Beyond Lookalikes: Closing the Loop
Lookalikes are prospecting. They put your brand in front of new people who resemble your VIPs. The loop only closes when those new buyers convert and you run them back through the same identification engine to find the next generation of VIPs, who then refresh the next seed. Each cycle, your seed gets sharper because you are identifying value earlier and feeding cleaner signal back to Meta.
Pair the paid motion with the organic one. The same VIPs that seed your lookalikes are the people you should be activating directly through Klaviyo VIP flows and personalized experiences, as covered in ecommerce personalization in 2025. And because so many of your highest-value customers live on social platforms, the audience you build on Meta should be coordinated with your broader social commerce strategy so paid and organic reinforce each other instead of competing.
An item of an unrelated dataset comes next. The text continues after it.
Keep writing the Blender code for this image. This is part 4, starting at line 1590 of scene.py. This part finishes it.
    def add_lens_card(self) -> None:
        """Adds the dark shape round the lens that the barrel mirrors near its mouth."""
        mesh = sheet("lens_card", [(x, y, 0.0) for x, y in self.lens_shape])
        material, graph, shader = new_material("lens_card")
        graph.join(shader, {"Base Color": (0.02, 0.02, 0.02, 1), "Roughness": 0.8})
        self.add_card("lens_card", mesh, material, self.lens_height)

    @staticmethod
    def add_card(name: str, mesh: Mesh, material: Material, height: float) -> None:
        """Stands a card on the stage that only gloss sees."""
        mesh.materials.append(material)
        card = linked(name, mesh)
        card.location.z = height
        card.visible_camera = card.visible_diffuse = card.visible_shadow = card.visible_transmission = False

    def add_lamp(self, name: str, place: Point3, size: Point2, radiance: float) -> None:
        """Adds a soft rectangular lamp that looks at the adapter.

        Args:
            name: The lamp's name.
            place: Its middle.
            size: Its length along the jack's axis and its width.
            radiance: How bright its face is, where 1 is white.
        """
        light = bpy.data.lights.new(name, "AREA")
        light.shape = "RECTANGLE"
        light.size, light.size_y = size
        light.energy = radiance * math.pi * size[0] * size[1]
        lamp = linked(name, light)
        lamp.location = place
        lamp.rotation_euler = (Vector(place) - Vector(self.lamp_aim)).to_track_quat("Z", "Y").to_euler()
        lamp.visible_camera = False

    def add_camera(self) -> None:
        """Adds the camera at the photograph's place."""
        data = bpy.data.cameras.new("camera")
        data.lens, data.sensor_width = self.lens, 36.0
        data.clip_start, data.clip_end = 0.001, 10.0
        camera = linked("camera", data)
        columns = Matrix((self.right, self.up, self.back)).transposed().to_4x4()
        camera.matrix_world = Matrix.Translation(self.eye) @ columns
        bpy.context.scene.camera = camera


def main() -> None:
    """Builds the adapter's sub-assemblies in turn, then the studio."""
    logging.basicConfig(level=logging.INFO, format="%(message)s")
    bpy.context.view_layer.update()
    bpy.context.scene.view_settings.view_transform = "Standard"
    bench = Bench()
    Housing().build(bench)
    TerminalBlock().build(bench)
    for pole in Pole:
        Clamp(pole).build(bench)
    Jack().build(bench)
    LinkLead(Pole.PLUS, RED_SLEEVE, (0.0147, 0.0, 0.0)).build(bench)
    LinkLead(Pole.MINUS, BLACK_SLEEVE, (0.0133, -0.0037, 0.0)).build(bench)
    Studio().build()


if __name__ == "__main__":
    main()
The merchants who win with Meta lookalikes are not the ones with the biggest seed lists or the cleverest bidding. They are the ones who know exactly who their best customers are and can hand the algorithm a list worth cloning. Identity is the input. SonarID turns your raw Shopify orders into that input, automatically, on every order, so the seed you feed Meta is made of the founders, creators, and affluent buyers you actually want more of.
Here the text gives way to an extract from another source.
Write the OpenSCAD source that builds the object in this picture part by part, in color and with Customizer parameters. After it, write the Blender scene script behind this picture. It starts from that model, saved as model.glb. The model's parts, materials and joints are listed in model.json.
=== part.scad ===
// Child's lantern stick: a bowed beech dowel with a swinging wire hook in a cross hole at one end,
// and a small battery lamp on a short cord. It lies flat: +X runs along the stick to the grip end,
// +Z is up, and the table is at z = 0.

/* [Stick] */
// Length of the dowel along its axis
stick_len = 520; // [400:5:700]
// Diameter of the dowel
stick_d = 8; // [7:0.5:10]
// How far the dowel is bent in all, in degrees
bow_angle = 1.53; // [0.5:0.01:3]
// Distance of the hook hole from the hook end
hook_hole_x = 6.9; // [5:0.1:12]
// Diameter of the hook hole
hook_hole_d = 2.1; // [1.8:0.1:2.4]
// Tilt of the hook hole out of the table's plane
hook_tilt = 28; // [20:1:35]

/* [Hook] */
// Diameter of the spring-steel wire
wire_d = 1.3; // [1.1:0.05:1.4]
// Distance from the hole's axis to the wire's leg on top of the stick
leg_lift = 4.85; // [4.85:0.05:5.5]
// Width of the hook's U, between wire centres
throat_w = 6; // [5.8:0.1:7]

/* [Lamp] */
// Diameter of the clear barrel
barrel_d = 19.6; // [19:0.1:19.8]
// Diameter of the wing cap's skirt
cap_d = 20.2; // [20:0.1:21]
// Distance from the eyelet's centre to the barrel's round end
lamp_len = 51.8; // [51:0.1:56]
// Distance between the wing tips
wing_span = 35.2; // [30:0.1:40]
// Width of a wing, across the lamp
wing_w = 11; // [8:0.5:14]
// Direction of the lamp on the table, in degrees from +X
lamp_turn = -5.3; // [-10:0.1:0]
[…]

A Practical First Campaign
If you are starting from zero, run this minimal test. Build one combined VIP seed of every customer SonarID has flagged across founder, executive, influencer, and high-net-worth categories, plus your top repeat-LTV buyers, aiming for at least 1,000 matched people. Create a 1 percent lookalike in your primary market. Run a single prospecting campaign against it with your strongest creative and a clear exclusion of existing customers. Compare its cost per acquisition and early average order value against your standard interest-based or broad prospecting campaign. In most accounts, the VIP-seeded lookalike acquires fewer people but at higher quality, which is exactly the trade you want. Once it proves out, expand to 2 percent and 3 percent for volume, and split the seed into category-specific lookalikes if any single cohort is large enough to stand alone.